Прерванная жизнь - страница 14

стр.

Отворачиваюсь от него и осматриваю свою комнату, надеясь хоть на какое-то воспоминание. Веселое, грустное — не важно. Это желание знать свое прошлое — тайна, запертая внутри. Вся напряженность этой ситуация отражается на лице Деды, и я хочу оградить его от своих губительных потребностей. Потому что это правда, даже при том, что я знаю Деду меньше месяца, но уже люблю его. Так что я держу свои секреты при себе, но по-прежнему полагаюсь на свою веру в неосязаемое и надеюсь, что буду помнить не мое похищение, а все остальное. Я хочу помнить этого человека — этого замечательного, доброго, нежного человека, чье терпение и любовь ко мне безграничны. Его глаза не могут замаскировать такую глубокую печаль, и я боюсь, что он никогда не перестанет страдать.

Стараясь не обращать внимания на две пары глаз, наблюдающих за мной, я оцениваю свою комнату и сажусь на полу перед большой музыкальной коллекцией. Беру по одному свои альбомы, изучая музыку и пытаясь вспомнить, что я слушала, а затем возвращаю их на свое место, где они разделены по жанрам. Хочу остаться наедине со своей музыкой. Так, чтобы я могла слушать каждую песню, сидя на своей кровати; мне кажется, в прошлом я именно так и делала.

Нехотя покидая свою комнату и ценности, которые нашла, я следую за Дедой и Дерриком, спускаясь по лестнице, чтобы съесть уже приготовленный для нас ужин. Интересно, а кто для Деды готовит и убирает? Не могу представить, как можно убирать такой большой дом. От этого нелепого предположения мои глаза распахиваются.

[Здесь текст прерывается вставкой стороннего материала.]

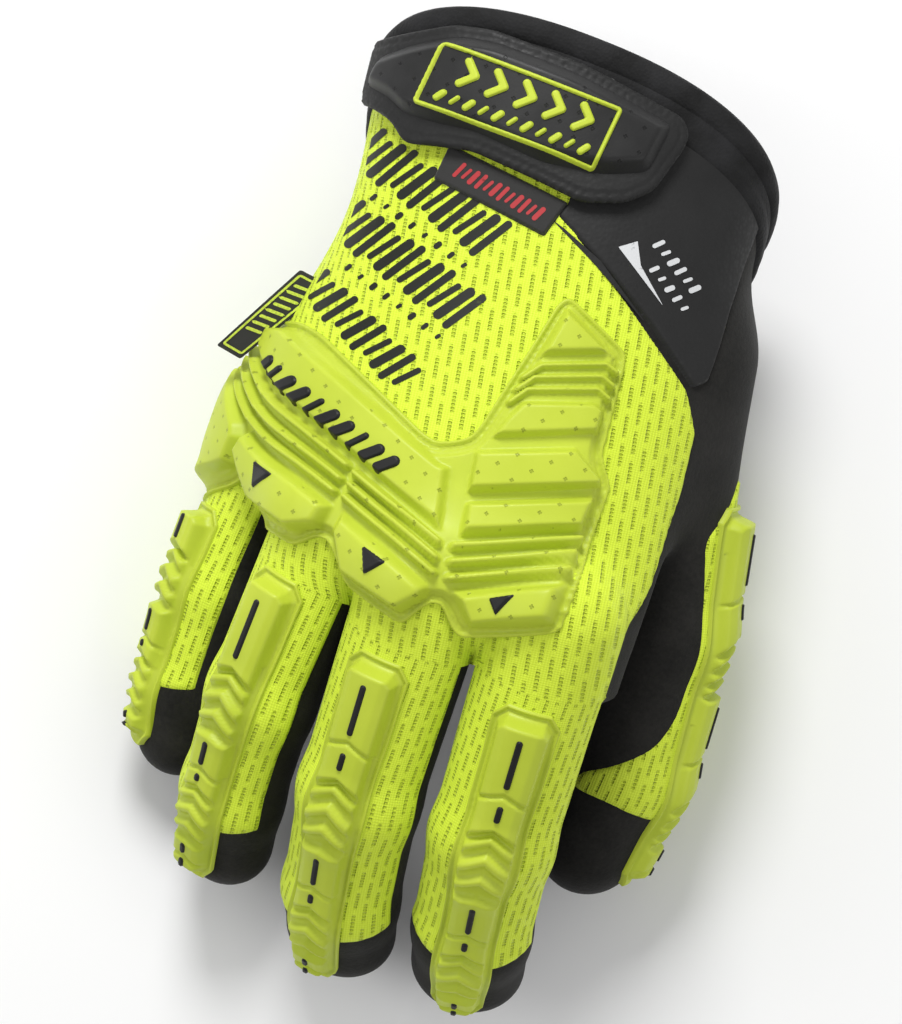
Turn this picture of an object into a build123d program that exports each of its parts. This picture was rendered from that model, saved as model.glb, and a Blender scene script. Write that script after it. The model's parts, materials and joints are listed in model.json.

— Деда, — говорю я. — А я когда-нибудь убиралась в этом доме?

Деда, маленький и хрупкий на вид, настолько громко хохочет, что моя голова дергается назад. Его глаза оживляются, когда он держится за живот.

— О, Холл, ты ничуть не изменилась.

Я улыбаюсь, видя удовлетворение в глазах Деды и его улыбке.

— Ты заставлял меня убирать этот громадный дом? — подстрекаю я его, не желая видеть, как у дедушки исчезает первый признак настоящей радости.

— Это делала твоя мама, — хихикает он. — Ты училась в средней школе, тебе было шестнадцать или семнадцать. И ты нарушила свой комендантский час и пришла домой настолько пьяной, что не могла подняться на крыльцо.

— Итак, она заставила меня убраться в наказание? — спрашиваю я, удивленная историей, которую не могу воссоздать.

— Да, это она и сделала. Она тогда дала домработнице выходной, — подмигивает мне Деда, ласково обняв рукой и губами прижимаясь к моему лбу в нежном поцелуе. — Затем она выпустила твою собаку, позволила ей вываляться в грязи, а потом впустила ее в дом.

— Она не могла этого сделать! — кричу я, оценивая чувство юмора моей мамы. Догадываюсь, что жили мы весело.

Мое сердце болит за нее. Осознание ее смерти, наконец, ударяет по мне, просачивается в мою душу, но я не позволяю себе расстраиваться, так что счастье Деды не угасает. Жаль, что я не могу вспомнить маму, ее аромат, голос, лицо, теплоту ее рук, утешающих меня. Мне нужно что-то, что-либо, что сделало бы ее настоящей.

— Ты это заслужила. Но она умудрялась помогать тебе после того, как ты прекращала жаловаться.

— Держу пари, тебе понадобилось время, чтобы перестать жаловаться, — дразнит Деррик.

Я хмуро гляжу на него, хотя он, вероятно, прав. Деда, соглашаясь, смеется.

— У меня для вас кое-что есть, — напоминает ему Деррик.

Когда Деда кивает головой, Деррик идет к своему грузовику, чтобы что-то взять.

Не хочу спрашивать, но мне нужно понять. Это часть меня, поэтому я должна знать.

— Деда, что случилось? — спрашиваю я напрямую. — Я про маму и папу.

Деда вздыхает. Агония поражает меня с полной силой, и я жалею, что не могу забрать свои слова обратно. Я иду за ним к дивану, он не торопится присесть. Я не должна была ничего говорить. Но я хочу знать. Черт возьми, я должна знать.

Я прижимаюсь поцелуем к щеке Деды, впитывая слезу, сажусь рядом с ним и позволяю ему взять меня за руку, надеясь, что этот жест даст ему немного комфорта.

— Это произошло за четыре месяца до того, как ты исчезла, — начинает он.

Мое сердце на мгновение прекращает биться. Сердцебиение возвращается только от болезненного понимания того, что Деда потерял за такой короткий срок. Я сжимаю его руку, не в состоянии сказать ему, чтобы он не продолжал.